Gordon, Mellman and Kennedy are no longer members of the Reform congregation. So they are less concerned with their feelings than with the memory of Carol Neulander, who Mellman described as “a very sweet lady” who “never hurt anybody.”

The congregants expressed outrage that the Neulanders’ three children, two of whom testified against their father, had to relive the experience.

“It reopens old wounds,” Kennedy said.

“To make this into entertainment is an insult to her memory, to their family, to the congregation,” Mellman added.

“How could someone who knew the family, or knew of the family, lived in the community, possibly do something like this?” asked Gordon of Schatz.

M’kor Shalom President Drew Molotsky, echoed the former congregants. Through a public relations representative, he sent a statement on behalf of the institution.

“This musical is about our history.
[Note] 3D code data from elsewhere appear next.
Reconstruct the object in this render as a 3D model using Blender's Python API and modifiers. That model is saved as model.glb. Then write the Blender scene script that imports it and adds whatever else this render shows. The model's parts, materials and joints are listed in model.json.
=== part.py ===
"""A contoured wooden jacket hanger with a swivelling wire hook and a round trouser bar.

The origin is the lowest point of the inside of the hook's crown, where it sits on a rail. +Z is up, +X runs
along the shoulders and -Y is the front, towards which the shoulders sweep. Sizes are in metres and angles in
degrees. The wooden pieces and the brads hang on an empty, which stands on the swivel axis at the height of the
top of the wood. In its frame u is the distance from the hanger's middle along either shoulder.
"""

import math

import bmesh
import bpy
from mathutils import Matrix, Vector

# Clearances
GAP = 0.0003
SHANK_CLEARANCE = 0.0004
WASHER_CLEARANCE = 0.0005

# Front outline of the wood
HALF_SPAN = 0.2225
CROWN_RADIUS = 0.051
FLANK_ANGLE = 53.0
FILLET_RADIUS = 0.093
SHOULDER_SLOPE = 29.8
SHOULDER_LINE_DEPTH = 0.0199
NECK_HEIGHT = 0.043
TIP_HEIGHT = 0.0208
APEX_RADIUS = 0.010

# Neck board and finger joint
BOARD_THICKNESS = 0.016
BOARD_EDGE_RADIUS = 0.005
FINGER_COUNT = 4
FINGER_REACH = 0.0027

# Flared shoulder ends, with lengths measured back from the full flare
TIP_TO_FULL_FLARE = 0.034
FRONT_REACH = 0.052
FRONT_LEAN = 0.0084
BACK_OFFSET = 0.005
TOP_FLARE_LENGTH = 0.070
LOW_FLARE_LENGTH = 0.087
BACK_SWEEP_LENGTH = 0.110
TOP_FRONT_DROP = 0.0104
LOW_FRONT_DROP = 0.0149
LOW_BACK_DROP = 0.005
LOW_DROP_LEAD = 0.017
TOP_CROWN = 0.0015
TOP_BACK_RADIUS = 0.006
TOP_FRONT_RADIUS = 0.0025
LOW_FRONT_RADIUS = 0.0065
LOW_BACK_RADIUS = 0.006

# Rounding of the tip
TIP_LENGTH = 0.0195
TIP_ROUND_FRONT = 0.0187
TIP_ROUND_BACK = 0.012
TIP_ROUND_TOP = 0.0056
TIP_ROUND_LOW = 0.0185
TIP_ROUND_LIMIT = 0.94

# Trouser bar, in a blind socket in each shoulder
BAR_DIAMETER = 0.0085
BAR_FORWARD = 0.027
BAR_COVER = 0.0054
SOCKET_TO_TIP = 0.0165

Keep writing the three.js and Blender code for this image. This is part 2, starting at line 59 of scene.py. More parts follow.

It involves our friends and our community, and it is very serious to us,” he said. “To make light of it or to exploit it for entertainment value is not something we will ever condone.”

According to Schatz, however, the blowback is, at least in part, a result of the playhouse’s original description of the show as containing “both chutzpah and humor.”

“A Wicked Soul in Cherry Hill” is not comedic or lighthearted, Schatz said; and it is, he argued, both serious and respectful of the tragedy and its consequences.

The playwright/composer, who lives in LA and has a long list of musicals to his name produced around the country, said that he’s using art for one of its intended purposes: to answer unanswerable questions.

He added that, “It’s a very Jewish thing to believe that the questions are more important than the answers.”

But sometimes, according to Deborah Baer Mozes, founding artistic director of Philadelphia’s Theatre, real-world concerns outweigh the goal of artistic honesty.

Baer Mozes considers two factors when choosing a play for her salon theater: the subject matter and how it’s treated.

“There are certain subject matters I would have trouble directing,” she said. “Like plays about abuse.”

The director said she would not produce “A Wicked Soul in Cherry Hill.” But she acknowledged that, as a member of the Philadelphia Jewish community who met Neulander, she couldn’t separate her personal connection from her artistic consideration.

When she can, though, and when she decides to take on a loaded subject matter, Baer Mozes tries her best to handle it with care.

“It would have to be written in a way that wasn’t sensationalizing the case but was really grappling with the moral issues in a way that had moral integrity,” Baer Mozes said.